Problem description -> All of the data needs to be repeated exactly.

Object modeling scripts ->
▬▬▬▬▬▬▬▬▬▬
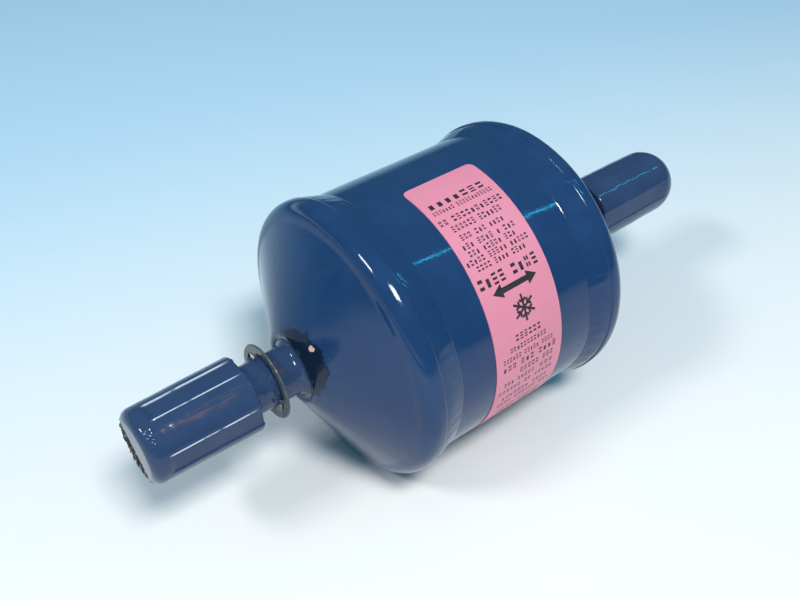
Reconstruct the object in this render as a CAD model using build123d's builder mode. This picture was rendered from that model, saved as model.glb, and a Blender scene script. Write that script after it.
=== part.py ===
from build123d import *
import os
from math import cos, radians, sin, tan

# Bi-flow liquid line filter drier, with the sealing caps still on its two fittings.
# Millimetres. The axis lies along X, the near end points to -X, and +Z is up.
# The origin is the middle of the shell, on its axis. "out" is a distance from the middle
# of the shell towards either end, and "r" is a distance from the axis.

# ---------------------------------------------------------------- shared fits and sheet
slip_fit = 0.05          # between pieces that slip together before they are welded or brazed
touch_gap = 0.05         # between a loose valve piece and the face it rests on
sheet = 0.8              # pressed steel of the inner pieces

# ---------------------------------------------------------------- shell tube
shell_d = 63.5
shell_wall = 1.5
shell_half = 27.4        # middle to each cut end
shell_end_chamfer = 0.8

# ---------------------------------------------------------------- drawn end caps
cap_wall = 1.6
cap_lap = 3.0            # how far the cap slides over the tube
rim_round = 0.4
skirt_length = 1.8       # straight stretch from the rim to the shoulder
shoulder_bend = 4.0      # outside radius of the shoulder
cone_angle = 65          # between the cone and the axis
hub_bend = 2.2           # outside radius between the cone and the neck
neck_length = 1.4        # straight stretch of the neck

# ---------------------------------------------------------------- shell welds
weld_length = 5.1
weld_height = 1.35
weld_crown = 0.14        # how far the bead stands above a straight ramp

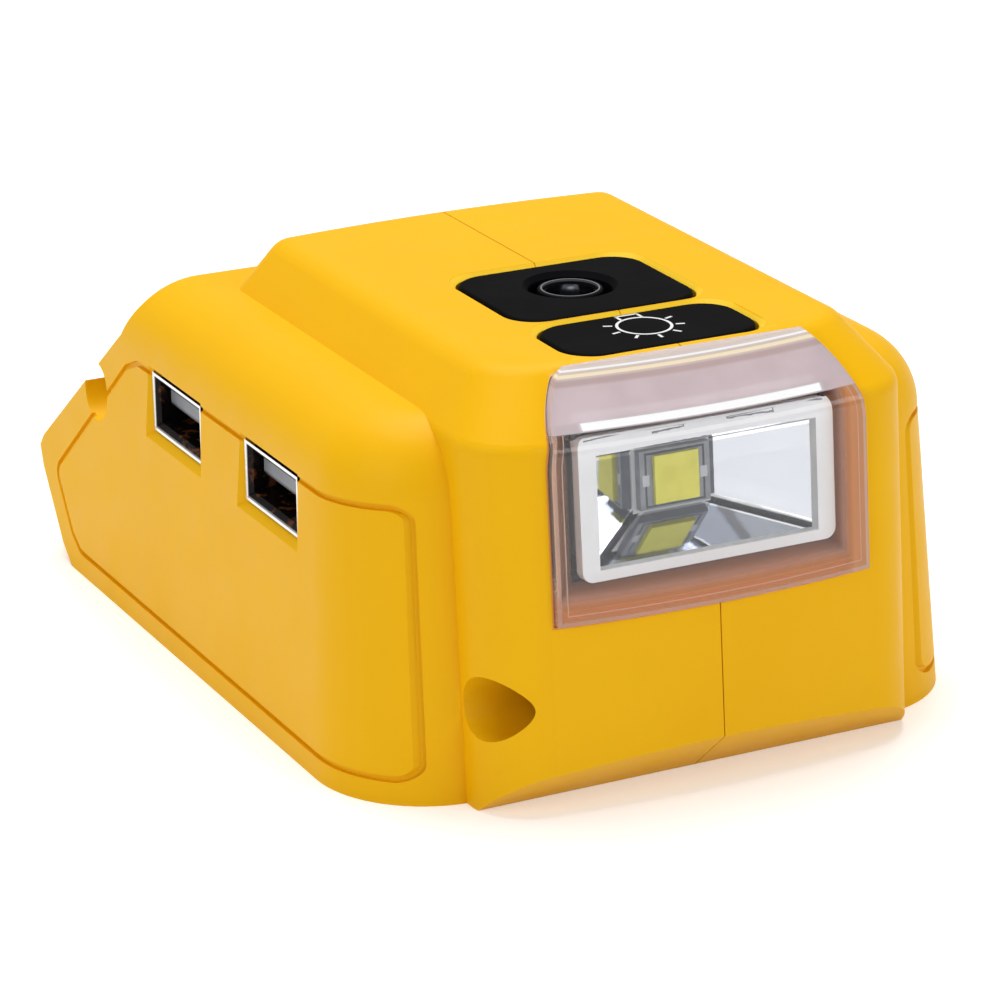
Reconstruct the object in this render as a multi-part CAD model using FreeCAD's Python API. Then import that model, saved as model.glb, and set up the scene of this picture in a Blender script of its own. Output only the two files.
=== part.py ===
import FreeCAD, Part
import math
import os

V = FreeCAD.Vector
X_AXIS, Y_AXIS, Z_AXIS = V(1, 0, 0), V(0, 1, 0), V(0, 0, 1)

# Battery adapter in millimetres. X runs to the right of the lamp side, the lamp looks along -Y, Z is up.
# The origin is on the underside, in the middle of the length and the width.

# How far cutters reach past a face, how deep joined shapes go into each other, and what counts as touching
far, over = 70.0, 1.0
bite, near = 0.5, 0.01

# Overall form
top_z = 47.4
foot_half = 38.6
rim_half = 36.8
rim_z = 33.0
shoulder_z = top_z - 6.0
shoulder_round = 8.5
wing_front_y = -44.9
wing_lean = 2.65
wing_corner = 13.4
block_half = 26.8
block_corner = 7.2
plateau_half = 21.8
plateau_corner = 6.0
front_foot_y = -54.2
front_bend_y = -50.8
front_bend_z = top_z - 6.8
front_top_y = -43.9
bow = 1.45
wall = 2.4
line_depth = 0.5
seam_width = 0.14
plateau_round = 3.3
bend_round = 2.0

# Side outline, from the back of the underside round the tail and up the back slope, as (y, z)
tail = [(42.5, 0.0), (45.6, 2.2), (52.5, 10.1), (53.7, 12.5), (52.5, 14.1)]
wing_slope = [(27.2, 34.2), (24.6, 38.6), (20.5, top_z)]
plateau_back_y, back_bow = 16.6, 2.0
block_back_y, block_back_z = 21.5, 36.0
bevel_foot_y = -47.1
bevel_far_z = 20.2

# Lined panel in each side
panel = [(-43.4, 2.5), (39.6, 2.5), (42.6, 4.2), (48.0, 10.4), (47.6, 12.0), (25.6, 31.0), (22.0, 32.5),
         (-30.0, 32.8), (-40.3, 33.3)]
panel_round = 2.0
line_width = 0.7

# Battery bay
bay_half = 29.0
bay_top = 14.5
bay_front_y = -36.0
bay_back_y = 60.0
floor_z = 17.0
rail_half = 25.0
rail_top = 4.0
rail_front_y = -28.0
rail_back_y = 44.0
strike_half = 8.0
strike_y = 31.0
strike_length = 3.0
strike_drop = 2.6

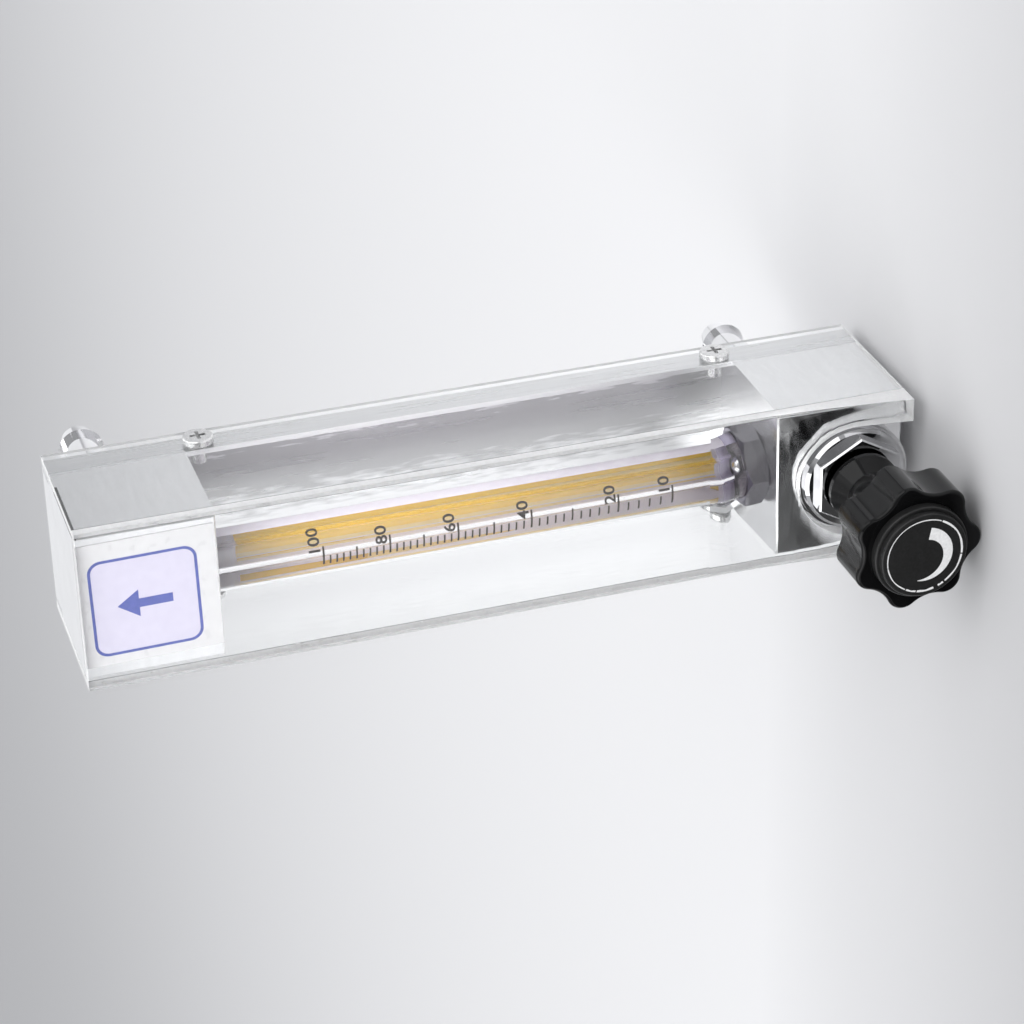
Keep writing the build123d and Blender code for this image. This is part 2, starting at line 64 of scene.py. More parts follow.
# %% Camera
view_azimuth = 30.3056
view_elevation = 14.9706
view_roll = -99.9811
view_distance = 579.546
view_aim = Vector((0.0, -2.363, 76.160))

swung = Matrix.Rotation(math.radians(view_azimuth), 3, "Z")
tipped = Matrix.Rotation(math.radians(90 - view_elevation), 3, "X")
rolled_over = Matrix.Rotation(math.radians(view_roll), 3, "Z")
camera_turn = swung @ tipped @ rolled_over
camera_place = view_aim + camera_turn @ Vector((0, 0, view_distance))

camera_data = bpy.data.cameras.new("photo_camera")
camera_data.sensor_width = 36.0
camera_data.lens = 108.34
camera_data.clip_start = 0.01
camera = bpy.data.objects.new("photo_camera", camera_data)
camera.matrix_world = Matrix.Translation(camera_place * MM) @ camera_turn.to_4x4()
bpy.context.scene.collection.objects.link(camera)
bpy.context.scene.camera = camera
print("Camera in mm:", [round(v, 1) for v in camera_place])

# %% [markdown]
# Light passes many clear walls here: the cover, the tube's wall, its bore, and all of them again on the
# way back. Each wall costs a bounce, and a ray that runs out of bounces ends black, so the limits are
# raised. The Standard view shows a colour as it was written.

# %% Render limits and view
scene = bpy.context.scene
scene.view_settings.view_transform = "Standard"
scene.cycles.max_bounces = 24
scene.cycles.glossy_bounces = 12
scene.cycles.transmission_bounces = 24
print("Bounces:", scene.cycles.max_bounces)

# %% [markdown]
# Clear plastic and chrome show their surroundings more than themselves, so the light comes first. A pale
# world fills the shadows, and is darker on the side that the meter faces. Noise lays a few dark patches
# over it. They show up in the chrome, which would look like plastic in an even white room. Both need a
# colour that follows a number, which a colour ramp gives.

# %% Two tones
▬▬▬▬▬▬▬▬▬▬
Written answer ->
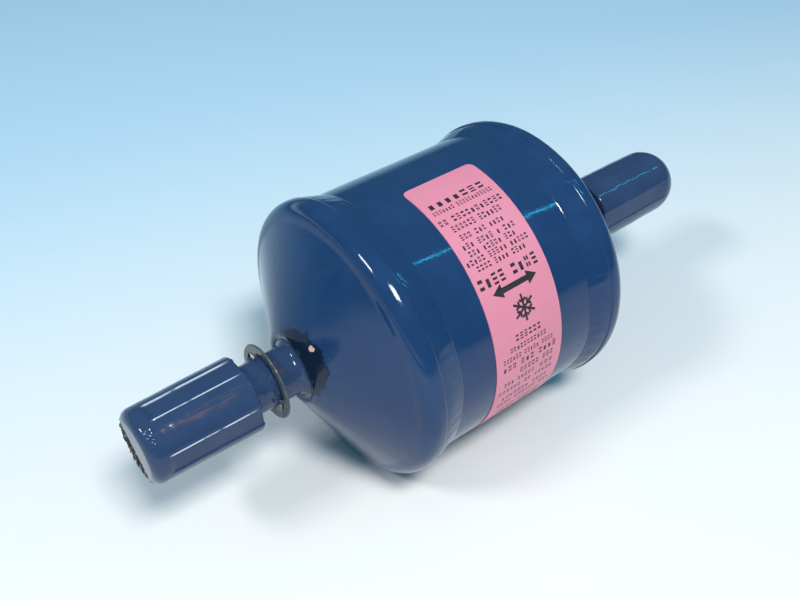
Reconstruct the object in this render as a CAD model using build123d's builder mode. This picture was rendered from that model, saved as model.glb, and a Blender scene script. Write that script after it.
=== part.py ===
from build123d import *
import os
from math import cos, radians, sin, tan

# Bi-flow liquid line filter drier, with the sealing caps still on its two fittings.
# Millimetres. The axis lies along X, the near end points to -X, and +Z is up.
# The origin is the middle of the shell, on its axis. "out" is a distance from the middle
# of the shell towards either end, and "r" is a distance from the axis.

# ---------------------------------------------------------------- shared fits and sheet
slip_fit = 0.05          # between pieces that slip together before they are welded or brazed
touch_gap = 0.05         # between a loose valve piece and the face it rests on
sheet = 0.8              # pressed steel of the inner pieces

# ---------------------------------------------------------------- shell tube
shell_d = 63.5
shell_wall = 1.5
shell_half = 27.4        # middle to each cut end
shell_end_chamfer = 0.8

# ---------------------------------------------------------------- drawn end caps
cap_wall = 1.6
cap_lap = 3.0            # how far the cap slides over the tube
rim_round = 0.4
skirt_length = 1.8       # straight stretch from the rim to the shoulder
shoulder_bend = 4.0      # outside radius of the shoulder
cone_angle = 65          # between the cone and the axis
hub_bend = 2.2           # outside radius between the cone and the neck
neck_length = 1.4        # straight stretch of the neck

# ---------------------------------------------------------------- shell welds
weld_length = 5.1
weld_height = 1.35
weld_crown = 0.14        # how far the bead stands above a straight ramp

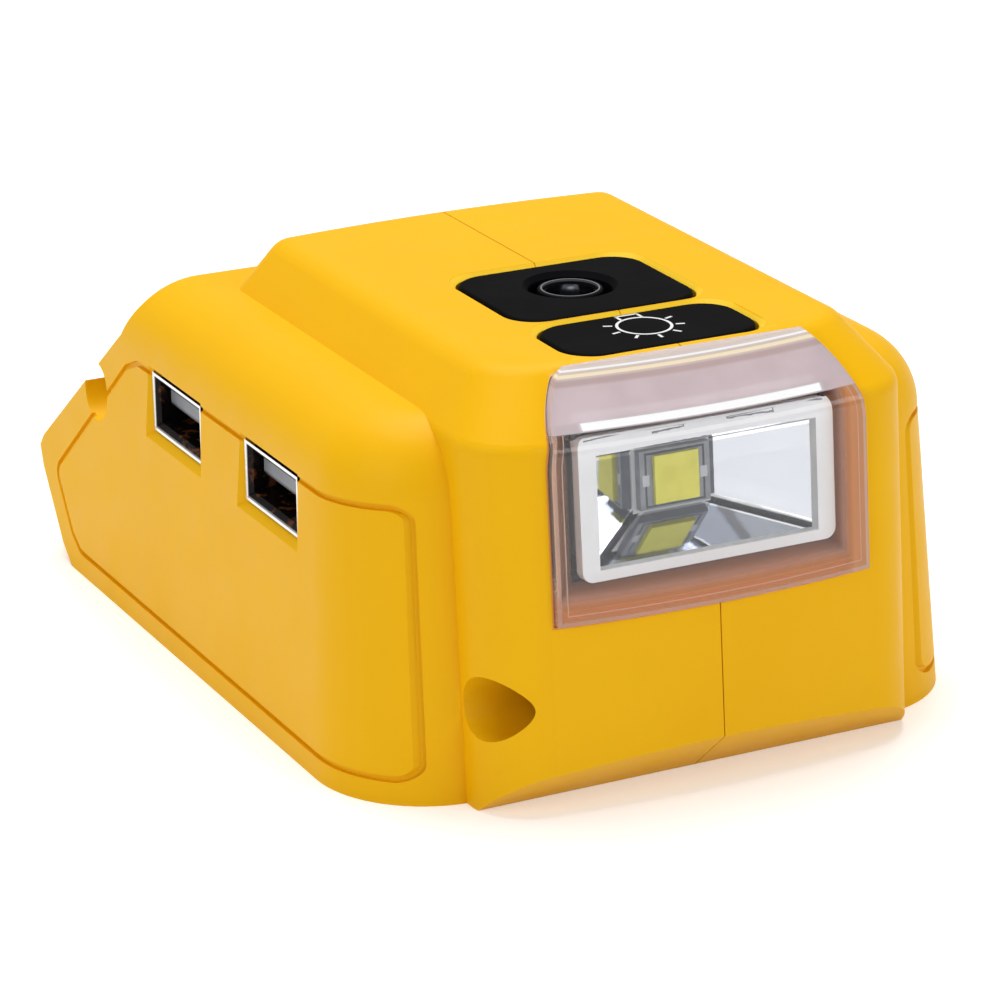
Reconstruct the object in this render as a multi-part CAD model using FreeCAD's Python API. Then import that model, saved as model.glb, and set up the scene of this picture in a Blender script of its own. Output only the two files.
=== part.py ===
import FreeCAD, Part
import math
import os

V = FreeCAD.Vector
X_AXIS, Y_AXIS, Z_AXIS = V(1, 0, 0), V(0, 1, 0), V(0, 0, 1)

# Battery adapter in millimetres. X runs to the right of the lamp side, the lamp looks along -Y, Z is up.
# The origin is on the underside, in the middle of the length and the width.

# How far cutters reach past a face, how deep joined shapes go into each other, and what counts as touching
far, over = 70.0, 1.0
bite, near = 0.5, 0.01

# Overall form
top_z = 47.4
foot_half = 38.6
rim_half = 36.8
rim_z = 33.0
shoulder_z = top_z - 6.0
shoulder_round = 8.5
wing_front_y = -44.9
wing_lean = 2.65
wing_corner = 13.4
block_half = 26.8
block_corner = 7.2
plateau_half = 21.8
plateau_corner = 6.0
front_foot_y = -54.2
front_bend_y = -50.8
front_bend_z = top_z - 6.8
front_top_y = -43.9
bow = 1.45
wall = 2.4
line_depth = 0.5
seam_width = 0.14
plateau_round = 3.3
bend_round = 2.0

# Side outline, from the back of the underside round the tail and up the back slope, as (y, z)
tail = [(42.5, 0.0), (45.6, 2.2), (52.5, 10.1), (53.7, 12.5), (52.5, 14.1)]
wing_slope = [(27.2, 34.2), (24.6, 38.6), (20.5, top_z)]
plateau_back_y, back_bow = 16.6, 2.0
block_back_y, block_back_z = 21.5, 36.0
bevel_foot_y = -47.1
bevel_far_z = 20.2

# Lined panel in each side
panel = [(-43.4, 2.5), (39.6, 2.5), (42.6, 4.2), (48.0, 10.4), (47.6, 12.0), (25.6, 31.0), (22.0, 32.5),
         (-30.0, 32.8), (-40.3, 33.3)]
panel_round = 2.0
line_width = 0.7

# Battery bay
bay_half = 29.0
bay_top = 14.5
bay_front_y = -36.0
bay_back_y = 60.0
floor_z = 17.0
rail_half = 25.0
rail_top = 4.0
rail_front_y = -28.0
rail_back_y = 44.0
strike_half = 8.0
strike_y = 31.0
strike_length = 3.0
strike_drop = 2.6

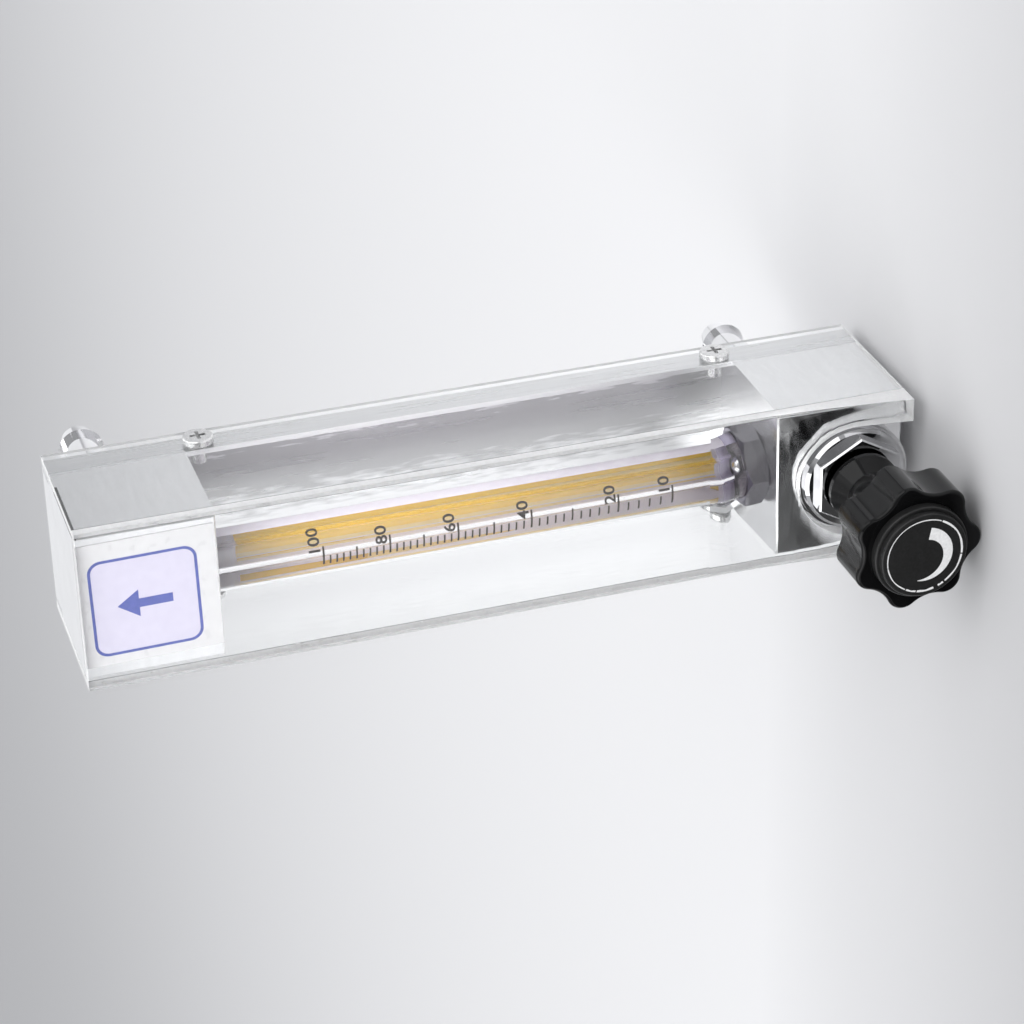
Keep writing the build123d and Blender code for this image. This is part 2, starting at line 64 of scene.py. More parts follow.
# %% Camera
view_azimuth = 30.3056
view_elevation = 14.9706
view_roll = -99.9811
view_distance = 579.546
view_aim = Vector((0.0, -2.363, 76.160))

swung = Matrix.Rotation(math.radians(view_azimuth), 3, "Z")
tipped = Matrix.Rotation(math.radians(90 - view_elevation), 3, "X")
rolled_over = Matrix.Rotation(math.radians(view_roll), 3, "Z")
camera_turn = swung @ tipped @ rolled_over
camera_place = view_aim + camera_turn @ Vector((0, 0, view_distance))

camera_data = bpy.data.cameras.new("photo_camera")
camera_data.sensor_width = 36.0
camera_data.lens = 108.34
camera_data.clip_start = 0.01
camera = bpy.data.objects.new("photo_camera", camera_data)
camera.matrix_world = Matrix.Translation(camera_place * MM) @ camera_turn.to_4x4()
bpy.context.scene.collection.objects.link(camera)
bpy.context.scene.camera = camera
print("Camera in mm:", [round(v, 1) for v in camera_place])

# %% [markdown]
# Light passes many clear walls here: the cover, the tube's wall, its bore, and all of them again on the
# way back. Each wall costs a bounce, and a ray that runs out of bounces ends black, so the limits are
# raised. The Standard view shows a colour as it was written.

# %% Render limits and view
scene = bpy.context.scene
scene.view_settings.view_transform = "Standard"
scene.cycles.max_bounces = 24
scene.cycles.glossy_bounces = 12
scene.cycles.transmission_bounces = 24
print("Bounces:", scene.cycles.max_bounces)

# %% [markdown]
# Clear plastic and chrome show their surroundings more than themselves, so the light comes first. A pale
# world fills the shadows, and is darker on the side that the meter faces. Noise lays a few dark patches
# over it. They show up in the chrome, which would look like plastic in an even white room. Both need a
# colour that follows a number, which a colour ramp gives.

# %% Two tones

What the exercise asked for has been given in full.